Barone é o criador de Stardew Valley. Trabalhou sozinho, durante 4 anos, no jogo que resgatou os elementos que fizeram de Harvest Moon um clássico dos anos 90. Com as vendas do simulador o transformando em um desenvolvedor indie milionário, a pergunta “por que as pessoas compraram o seu jogo?” foi feita diversas vezes.

“A maioria dos RPGs leva o jogador a uma aventura grandiosa e cheia de perigos. Em comparação, ‘Harvest Moon’ era seguro e reconfortante”, disse ao Risca Faca. Seguro é uma definição importante. Durante meses, parte do meu tempo livre era jogar Animal Crossing no meu 3DS enquanto assistia algum seriado na Netflix, em qualquer outro tipo de jogo este multitasking não seria possível.

Primeiro jogo da série Harvest Moon, Super Nintendo

Para a IGN, a diretora de Animal Crossing: New Leaf contou “enquanto personalizo minha casa e meu personagem no jogo, eu imagino que seria legal ter uma vida assim de verdade. É muito atrativo ir atrás deste ideal”. Mesmo parecido com o argumento que rejeitei no começo deste artigo, ela foca em algo diferente. Enquanto a opinião popular alertava uma fuga da realidade, talvez Animal Crossing e outros life simulators são atraentes pela facilidade de alcançar sonhos reais quase impossíveis ou uma vida que já não existe mais na sociedade moderna.

Este tipo de especulação é divertida, mas talvez a resposta seja um pouco mais simples. Apesar de life simulators, Animal Crossing e Stardew Valley ainda são jogos. Talvez a pergunta correta não seja o motivo das pessoas jogarem, mas o motivo de se divertirem. E, depois de muito tempo refletindo, acho que sei por que me divirto todos os dias.

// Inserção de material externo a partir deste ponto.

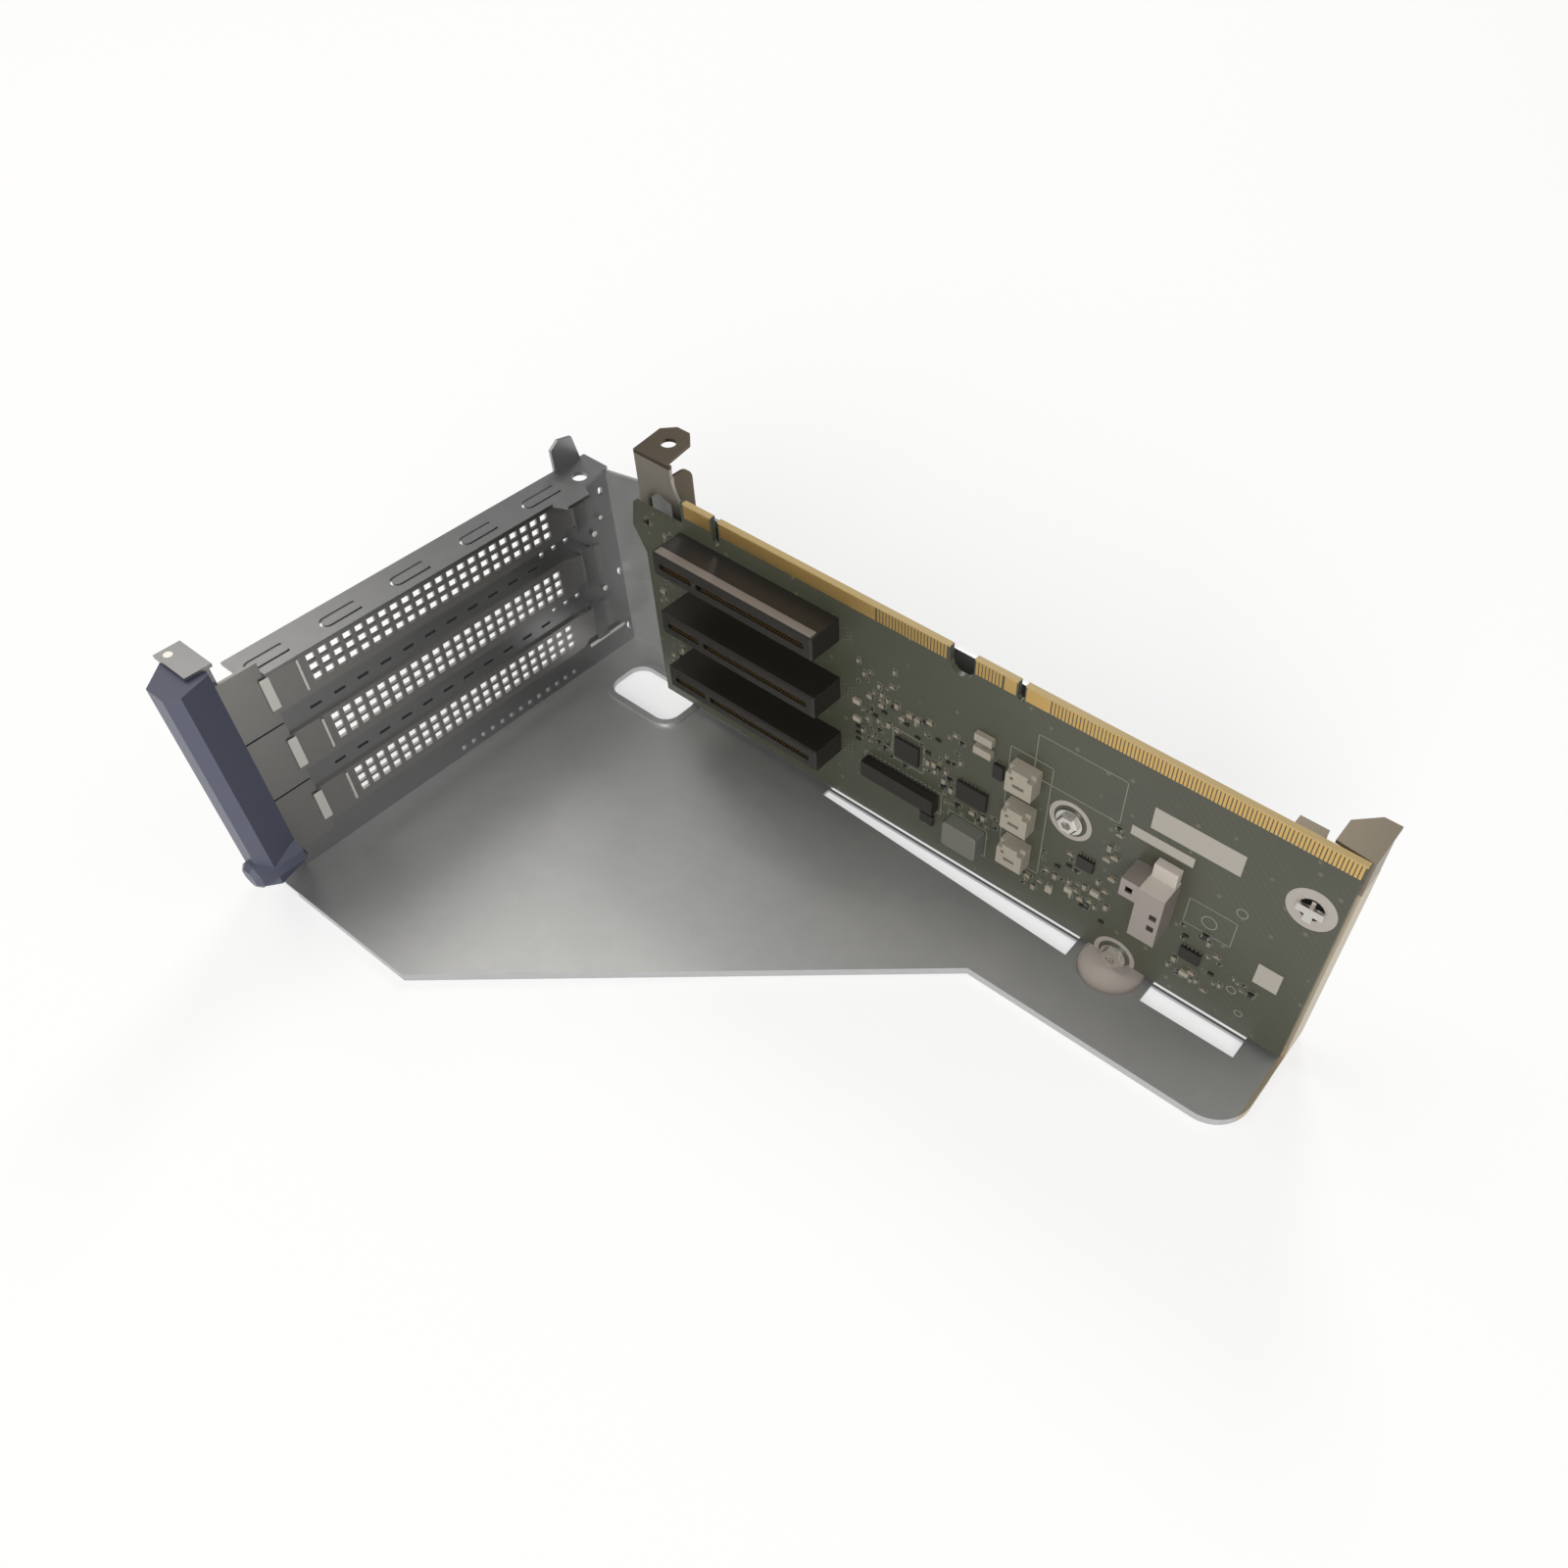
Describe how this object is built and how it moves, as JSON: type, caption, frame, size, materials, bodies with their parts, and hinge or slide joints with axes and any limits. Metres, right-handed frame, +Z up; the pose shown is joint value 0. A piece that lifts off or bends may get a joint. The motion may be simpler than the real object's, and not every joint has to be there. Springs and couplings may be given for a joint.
{
  "type": "server riser",
  "caption": "Sheet-steel server riser cage lying on its plate, with riser board, card connectors, slot covers and blue latch.",
  "frame": {"origin": "centre of the bounding box in plan, at the underside of the plate's hem", "axes": "+X along the riser board away from the rear panel, -Y from the board towards the card latch, +Z up from the plate"},
  "size_m": [0.2552, 0.149, 0.0866],
  "materials": {
    "galvanised_steel": "satin",
    "cover_steel": "satin",
    "latch_plastic": "satin",
    "pin_steel": "polished",
    "board_laminate": "satin",
    "gold_plating": "satin",
    "connector_plastic": "satin",
    "solder_tin": "satin",
    "header_plastic": "matte",
    "ferrite": "matte"
  },
  "bodies": {
    "cage": {"cage_shell": "galvanised_steel", "rear_panel": "galvanised_steel", "slot_cover_1": "cover_steel", "slot_cover_2": "cover_steel", "slot_cover_3": "cover_steel", "latch_pin": "pin_steel", "foot_bracket": "galvanised_steel", "riser_board": "board_laminate", "edge_contacts": "gold_plating", "card_connector_1": "connector_plastic", "card_connector_2": "connector_plastic", "card_connector_3": "connector_plastic", "board_screws": "pin_steel", "ground_pads": "solder_tin", "board_hook": "galvanised_steel", "sideband_header_1": "header_plastic", "sideband_header_2": "header_plastic", "sideband_header_3": "header_plastic", "socket_core": "connector_plastic", "socket_shell": "solder_tin", "pin_row": "connector_plastic", "power_inductor": "ferrite", "logic_chips": "connector_plastic", "chip_capacitors": "header_plastic", "chip_resistors": "connector_plastic", "panel_rivets": "pin_steel", "touch_tab": "latch_plastic"},
    "latch": {"retention_latch": "latch_plastic"}
  },
  "joints": [
    {"name": "latch_swing", "type": "hinge", "parent": "cage", "child": "latch", "pos_m": [-0.12515, -0.06255, 0.0426], "axis": [0, 0, -1], "range_deg": [0, 100]}
  ]
}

Mesmo entrando durante apenas quinze minutos no Stardew Valley, minha fazenda melhora. Sou recompensado por cada minuto que passo no jogo, até quando não uso o meu tempo de forma efetiva (um problema que também tenho na vida real e não tem avatar que mudará isso), estes reenforços me passam a constante sensação de que estou construindo algo. Se eu limpo a minha fazenda, consigo materiais. Se vendo materiais, consigo comprar sementes. Se entrego algo que plantei para um personagem, ele pode se apaixonar por mim. Tudo que faço dentro do jogo volta para mim como recompensa. É como se eu fosse um cachorro em treinamento—ganhando comida ou um carinho na cabeça quando faz xixi no jornal.

O que admito não ser a conclusão mais bonita, mas é a que um jogador de life simulators consegue chegar.